> **TASK OBJECTIVE**
Among the lines of data below, reproduce only those from the one with "bpy.data.objects.remove(obj)" through the one with "SRGB_KNEE, SRGB_FOOT, SRGB_LIFT, SRGB_SCALE, SRGB_POWER", exactly as they stand, both ends included.

======== MATERIAL FOR THIS TASK

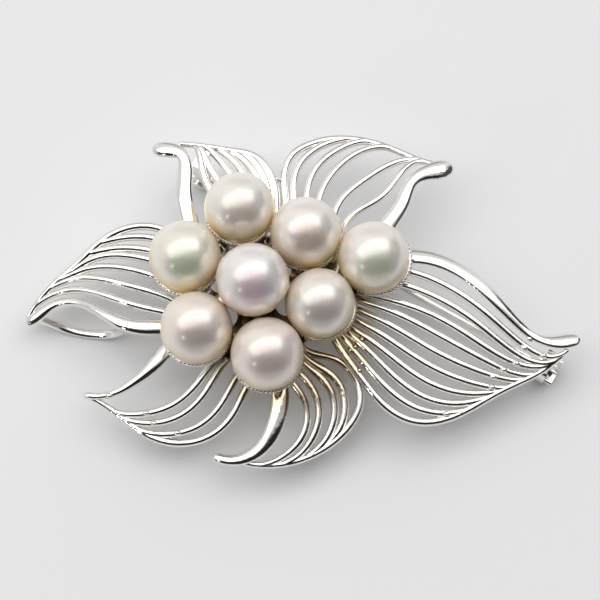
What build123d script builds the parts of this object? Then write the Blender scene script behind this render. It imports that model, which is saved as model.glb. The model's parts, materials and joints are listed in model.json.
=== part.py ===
from build123d import *
import os
from collections import namedtuple
from math import asin, cos, degrees, hypot, radians, sin, sqrt

# Pearl brooch: six open petals of soldered silver wire round eight half-drilled pearls.
# All lengths are in millimetres. The brooch lies on its back, pin side down, on z = 0.
# +X points along the long right petal, +Y along the two upper petals, +Z at the viewer.

# Place of the flower's middle from the middle of the whole outline
flower_x = -5.35
flower_y = -0.29

# Pearls and their cups
pearl_d = 8.2
pearl_gap = 0.12
seat_gap = 0.06
cup_wall = 0.4
rim_wire_d = 0.5
rim_drop = 0.50
centre_rim_drop = 0.76
peg_d = 0.9
peg_gap = 0.05
peg_length = 3.0
post_d = 2.5
post_rise = 0.4
centre_lift = 2.0

# Gallery plate that carries the cups and the roots of all ribs
gallery_height = 7.0
gallery_thick = 1.0
gallery_edge = 1.0
gallery_hole_d = 2.6
far_reach = 1.5

# Petal wires
rib_d = 0.9
edge_d = 0.96
edge_tip_d = 0.66
main_thick = 1.05
main_thin = 0.45
root_d = 0.52
root_taper = 0.14
root_start = 0.05
end_share = 0.98
rib_tip_share = 0.9
rib_tip_taper = 0.24

# Bowed loop under the left petal
loop_wide = 1.05
loop_thick = 0.7

# Pin, hinge and catch
pin_height = 1.8
pin_d = 0.8
pin_root_length = 2.0
pin_point_length = 3.0
pin_point_d = 0.25
pin_past_catch = 0.4
eye_d = 2.0
eye_wide = 1.1
rivet_d = 0.8
rivet_head_d = 1.3
rivet_head_thick = 0.25
rivet_play = 0.03
ear_wide = 1.8
ear_thick = 0.6
eye_play = 0.05
side_gap = 0.08
bridge_gap = 0.3
bridge_thick = 0.8
leg_thick = 1.1
hinge_leg_wide = 2.3
leg_sink = 0.15
housing_thick = 1.3
housing_slot = 1.1
barrel_d = 2.1
barrel_play = 0.05
barrel_slot = 1.0
flange_d = 2.7
flange_thick = 0.35
lever_wide = 0.7
lever_thick = 0.45
lever_clear = 0.12
catch_leg_wide = 2.2
hinge_on_rib = 0.79
catch_on_edge = 0.92
catch_inward = 1.0

# Pearls: reach is a share of the pitch between neighbours, turn is degrees from +X,
# size is a share of pearl_d, lean is degrees that the cup leans to the flower's middle
Pearl = namedtuple("Pearl", "name reach turn size lean")
pearls = [
    Pearl("pearl_centre", 0.00, 0, 1.00, 0),
    Pearl("pearl_top_left", 1.11, 99.9, 0.975, 0),
    Pearl("pearl_top", 1.025, 45.7, 0.985, 0),
    Pearl("pearl_far_right", 1.68, 13.2, 0.99, 12),
    Pearl("pearl_right", 0.94, -15.9, 0.96, 8),
    Pearl("pearl_bottom", 0.98, -78.4, 0.995, 0),
    Pearl("pearl_bottom_left", 0.965, -141.7, 0.985, 0),
    Pearl("pearl_left", 1.005, 156.8, 0.995, 0),
]

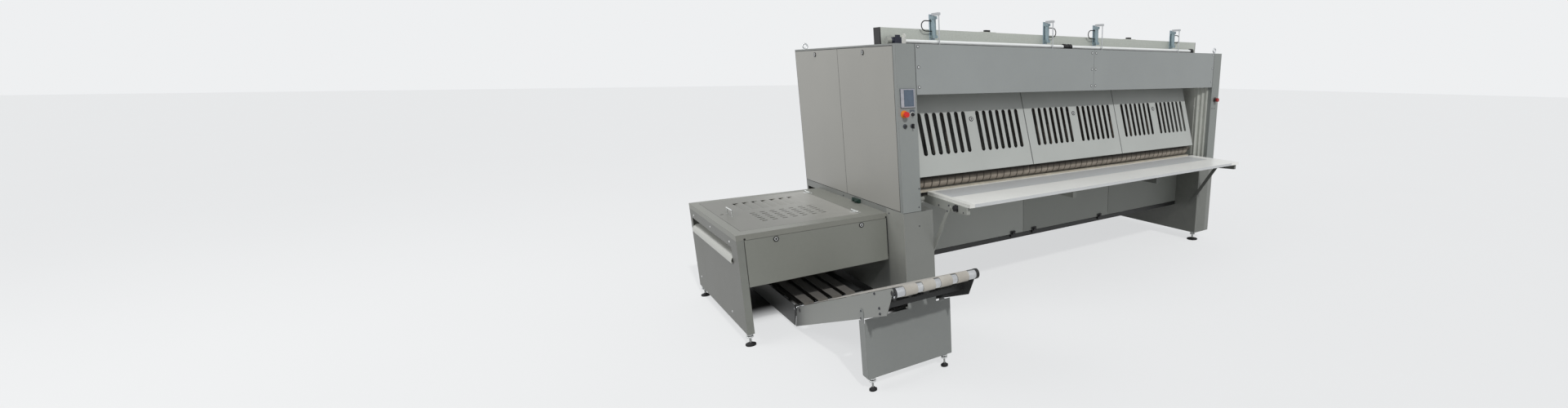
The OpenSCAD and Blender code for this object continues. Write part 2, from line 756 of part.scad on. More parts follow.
// Press bar of one lane with two pistons, crossheads and pull rods
piston_r = 6;
head_gap = 4;
head_t = 18;
press_over = 100;
module press_bar(xa, xb, x0, x1) {
  head_z = cyl_z + cyl_len + head_gap;
  beam_x(x0, x1, pull_y - press_s / 2, press_z, press_s, press_s);
  for (x = [xa, xb]) {
    bar_z(x, cyl_y, cyl_z + 20, head_z, piston_r);
    block([x - 11, pull_y - 9, head_z], [x + 11, cyl_y + 10, head_z + head_t]);
    bar_z(x, pull_y, press_z + press_s, head_z, pull_r);
  }
}
module left_press_bar() color(steel) place()
  press_bar(cyl_x[0], cyl_x[1], cyl_x[0] - press_over, middle_x - press_over);
module right_press_bar() color(steel) place()
  press_bar(cyl_x[2], cyl_x[3], middle_x + press_over, cyl_x[3] + press_over);

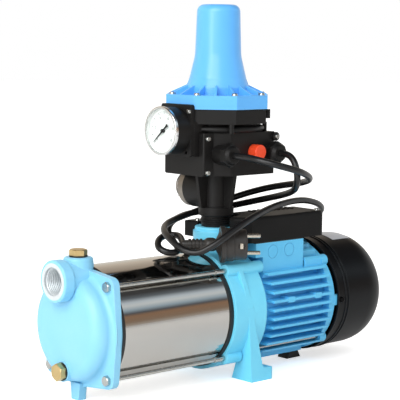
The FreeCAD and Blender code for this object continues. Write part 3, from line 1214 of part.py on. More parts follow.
def lead_parts():
    """Two leads and the mains plug."""
    write_cord("motor_lead", MOTOR_LEAD)
    write_cord("mains_lead", MAINS_LEAD)
    write("mains_plug", mains_plug())
    write("plug_pins", *plug_pins())


os.makedirs("parts", exist_ok=True)
pump_parts()
rotor_parts()
motor_parts()
terminal_parts()
controller_parts()
lead_parts()
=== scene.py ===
"""Looks of a horizontal multistage booster pump with a pressure controller on its discharge.

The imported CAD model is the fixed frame, and every piece made here rides on one of its bodies.
Lengths are in metres unless a name ends in _mm, X runs from the suction end to the fan end, and
Z is up. Colours are sRGB hex values.
"""
from __future__ import annotations

import logging
import math
from dataclasses import dataclass
from enum import Enum
from typing import Any

import bpy
import bmesh
from mathutils import Matrix, Vector

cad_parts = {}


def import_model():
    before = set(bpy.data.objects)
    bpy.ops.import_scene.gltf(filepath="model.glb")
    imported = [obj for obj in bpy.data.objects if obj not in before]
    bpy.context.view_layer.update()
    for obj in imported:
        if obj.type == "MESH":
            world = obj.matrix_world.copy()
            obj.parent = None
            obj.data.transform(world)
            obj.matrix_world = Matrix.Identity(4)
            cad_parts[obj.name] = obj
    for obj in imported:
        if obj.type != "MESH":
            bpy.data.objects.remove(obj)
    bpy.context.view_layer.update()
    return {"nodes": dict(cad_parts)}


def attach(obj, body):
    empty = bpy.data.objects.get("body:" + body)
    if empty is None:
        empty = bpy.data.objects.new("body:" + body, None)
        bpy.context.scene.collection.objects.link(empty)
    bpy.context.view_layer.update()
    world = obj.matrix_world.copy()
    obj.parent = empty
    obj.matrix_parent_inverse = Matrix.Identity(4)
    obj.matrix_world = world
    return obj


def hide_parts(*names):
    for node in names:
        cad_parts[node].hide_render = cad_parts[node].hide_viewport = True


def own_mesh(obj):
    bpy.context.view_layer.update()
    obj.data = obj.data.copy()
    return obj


LOG = logging.getLogger("booster_pump")
MM = 0.001
# Faces that meet at more than this stay crisp on a round piece
SHARP_DEG = 40
# An edge is rounded with this many rays. Its painted highlight colour shows from the first cosine
# between the rounded and the flat normal, reaches the share at the second, and never shows more.
EDGE_SAMPLES = 4
EDGE_FROM, EDGE_TO, EDGE_HIGHLIGHT_SHARE = 0.98, 0.8, 0.55
# The sRGB curve: a straight foot up to the knee, and a power above it
SRGB_KNEE, SRGB_FOOT, SRGB_LIFT, SRGB_SCALE, SRGB_POWER = 0.04045, 12.92, 0.055, 1.055, 2.4
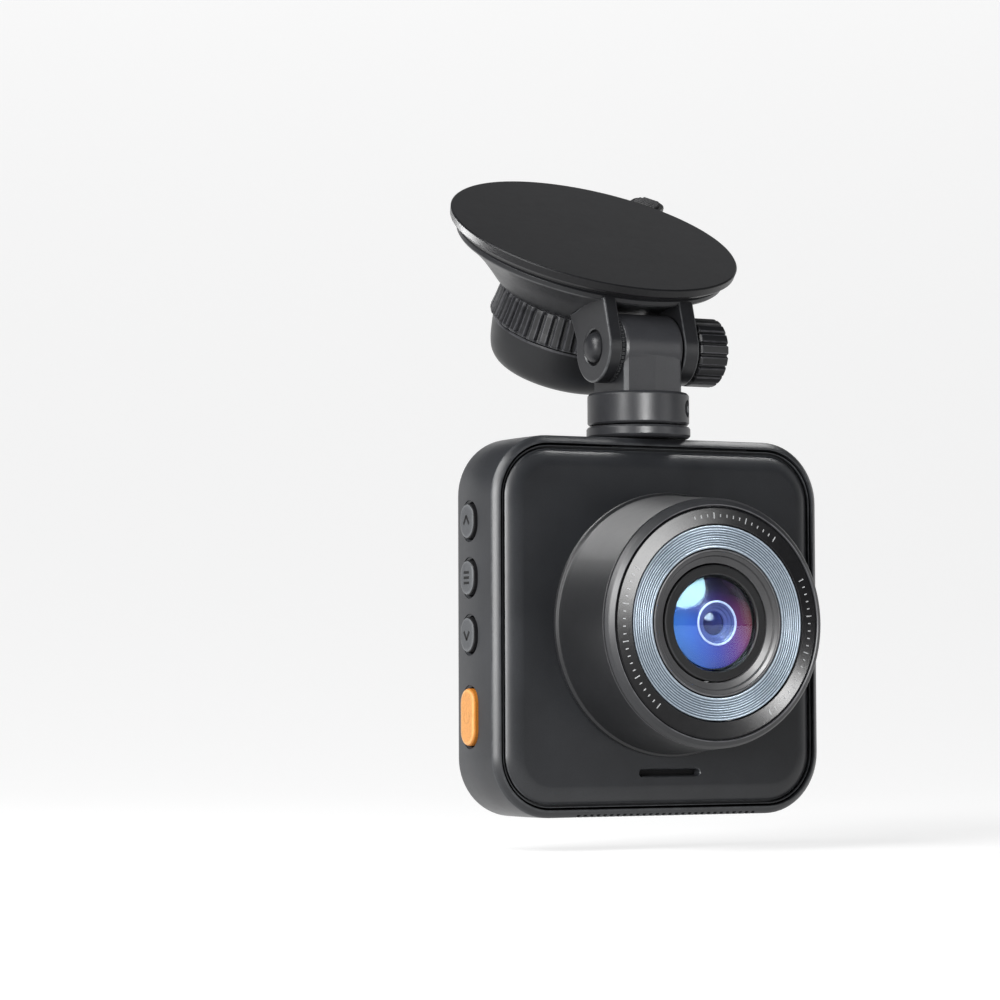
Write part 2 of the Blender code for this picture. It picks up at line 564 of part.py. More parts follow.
finish("twist_ring", ring_bm([
    (RING_R0, -13.9), (RING_R0 + 0.4, -14.4), (RING_R1, -20.5), (RING_R1 - 0.5, -21.0),
    (13.4, -21.0), (13.4, -13.9)], CUP, RING_FLUTES * 2, radius_fn=knurl), "grip_plastic", HOLD)
finish("ring_cap", ring_bm([
    (0, -32.0), (10.5, -31.7), (14.0, -30.8), (15.7, -29.2), (16.5, -26.6), (16.9, -21.3),
    (14.6, -21.3), (14.2, -27.2), (12.6, -29.2), (0, -29.8)], CUP, 36, closed=False),
    "grip_plastic", HOLD)

# ========================================================= tilt clamp pieces
finish("pivot_bolt", ring_bm([
    (0, -12.0), (1.7, -11.75), (2.8, -11.0), (3.15, -10.3), (3.15, -9.6), (1.9, -9.6), (1.9, 13.9),
    (1.5, 14.4), (0, 14.4)], PIVOT, 24, closed=False), "black_steel", PIV)


def teeth(r, h, k):
    return r if r < 6 or k % 2 == 0 else r - 0.45


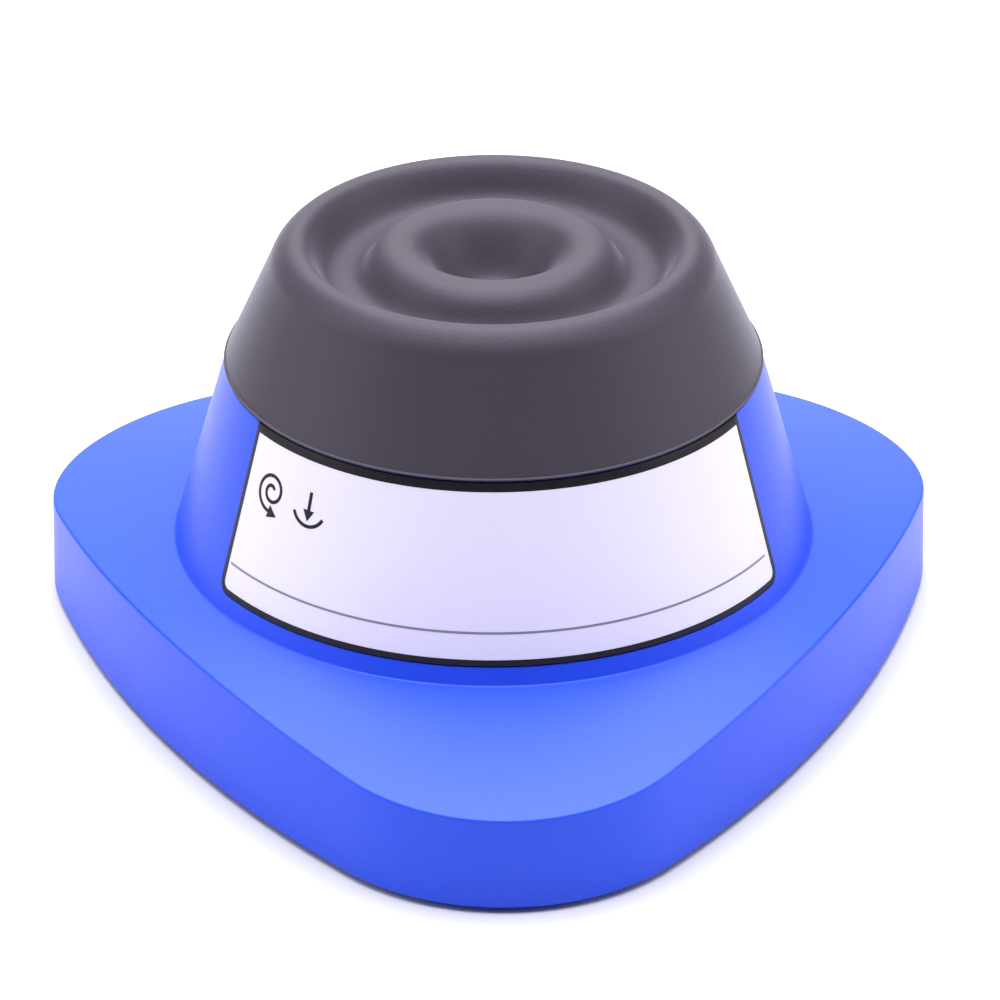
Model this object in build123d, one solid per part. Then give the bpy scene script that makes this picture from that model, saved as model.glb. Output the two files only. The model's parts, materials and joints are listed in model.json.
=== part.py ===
from build123d import *
import os
from math import cos, radians, sin, sqrt, tan

os.makedirs("parts", exist_ok=True)

# Vortex mixer, touch operated, in millimetres.  Everything below is built about the
# vertical axis of the housing, with the table at z = 0, the nose of the base toward
# -Y and the power inlet toward +Y.  save() moves each piece so that the origin ends
# up at the middle of the footprint.

# ---- driving dimensions: base and housing ------------------------------------------
corner_radius = 32.2          # corner circles of the rounded-triangle base
corner_offset = 44.3          # distance of the corner circles from the axis
side_radius = 191.0           # bulge of the three sides
corner_angles = (-90.0, 30.0, 150.0)
side_angles = (90.0, 210.0, 330.0)
wall_draft = 2.0              # degrees
foot_stand = 1.0              # gap between table and lower edge of the wall
junction_radius = 50.0        # where the conical body meets the base
junction_z = 21.8
base_top_slope = 0.2335       # fall of the base top per mm of radius
rim_radius = 41.33            # outer edge of the deck
rim_z = 51.1
wall = 2.4
deck_thickness = 2.5
deck_opening = 33.0
junction_fillet = 0.5

# ---- label -------------------------------------------------------------------------
label_half_angle = 59.5
label_bottom_z = 24.7
label_top_z = 51.05           # its recess opens into the deck's edge
label_thickness = 0.5
label_recess = 0.35
label_gap = 0.2
label_corner = 2.2

# ---- orbital drive -----------------------------------------------------------------
orbit = 2.0                   # offset of the crank journal from the motor axis
motor_y = orbit               # the motor stands this far behind the head axis
press_travel = 0.2            # the snap travel of a touch switch
motor_radius = 12.2
motor_top = 42.6
motor_bottom = 13.8
shaft_radius = 1.0
run_gap = 0.05                # radial clearance of running fits
plate_z = motor_top           # underside of the carriage plate
plate_thickness = 3.0
plate_radius = 32.0
post_radius = 2.5
post_circle = 27.0
pin_radius = 2.5
pin_circle = 21.0
chassis_z = 17.0
chassis_top = 20.0
journal_radius = 4.0
bearing_radius = 8.0
bearing_z = 52.4
bearing_width = 5.0

hub_z = 47.8
hub_flange_top = 51.6
bush_flange = 0.8
clip_z = plate_z + plate_thickness + bush_flange + run_gap
guide_inner = pin_radius + orbit + run_gap
guide_outer = guide_inner + 1.6

# ---- control board and touch switch ------------------------------------------------
board_z = 23.0
board_size = (30.0, 19.0, 1.6)
board_y = 27.5
board_posts = [(x, board_y + y) for x in (-11.5, 11.5) for y in (-6.5, 6.5)]
switch_turn = 60.0
switch_radius = 24.5
switch_angle = 330.0
switch_z = 33.0
switch_height = 7.0
plunger_radius = 1.2

# ---- rubber cap --------------------------------------------------------------------
cap_bottom_z = rim_z + press_travel + run_gap
cap_side_z = 51.7             # the straight side ends here, above a small bead
cap_side_radius = 41.2
cap_bead_radius = 41.5
shoulder_point = (34.5, 66.4)
cap_top_profile = (
    (33.7, 68.2), (32.45, 69.8), (31.3, 70.65), (30.2, 70.95), (29.05, 70.68),
    (28.0, 69.7), (26.8, 67.8), (25.4, 65.9), (23.8, 65.1), (22.3, 65.0),
    (20.7, 65.5), (19.2, 67.2), (18.2, 68.6), (17.2, 69.5), (15.9, 70.1),
    (14.4, 70.25), (12.9, 70.0), (11.6, 69.35), (10.4, 68.2), (9.1, 66.4),
    (7.8, 64.35), (6.6, 62.55), (5.4, 61.3), (4.0, 60.7), (2.0, 60.45),
)
bowl_bottom_z = 60.4
cap_under_hub = 58.8          # underside of the rubber below the bowl
cap_under_ring = 62.0         # underside of the rubber elsewhere
cap_skirt_inner = 37.9
cap_snap_radius = 36.0
head_plate_z = 53.4
head_plate_thickness = 2.5

# ---- underside ---------------------------------------------------------------------
cover_z = 1.4
cover_thickness = 2.5
cover_gap = 0.25
cover_top = cover_z + cover_thickness
foot_circle = 62.0
foot_radius = 10.0
cover_screw_circle = 47.0
chassis_screw_circle = 43.0
ballast_outer = 42.0
ballast_inner = 17.0
ballast_height = 8.0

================

> **REPLY**
            bpy.data.objects.remove(obj)
    bpy.context.view_layer.update()
    return {"nodes": dict(cad_parts)}


def attach(obj, body):
    empty = bpy.data.objects.get("body:" + body)
    if empty is None:
        empty = bpy.data.objects.new("body:" + body, None)
        bpy.context.scene.collection.objects.link(empty)
    bpy.context.view_layer.update()
    world = obj.matrix_world.copy()
    obj.parent = empty
    obj.matrix_parent_inverse = Matrix.Identity(4)
    obj.matrix_world = world
    return obj


def hide_parts(*names):
    for node in names:
        cad_parts[node].hide_render = cad_parts[node].hide_viewport = True


def own_mesh(obj):
    bpy.context.view_layer.update()
    obj.data = obj.data.copy()
    return obj


LOG = logging.getLogger("booster_pump")
MM = 0.001
# Faces that meet at more than this stay crisp on a round piece
SHARP_DEG = 40
# An edge is rounded with this many rays. Its painted highlight colour shows from the first cosine
# between the rounded and the flat normal, reaches the share at the second, and never shows more.
EDGE_SAMPLES = 4
EDGE_FROM, EDGE_TO, EDGE_HIGHLIGHT_SHARE = 0.98, 0.8, 0.55
# The sRGB curve: a straight foot up to the knee, and a power above it
SRGB_KNEE, SRGB_FOOT, SRGB_LIFT, SRGB_SCALE, SRGB_POWER = 0.04045, 12.92, 0.055, 1.055, 2.4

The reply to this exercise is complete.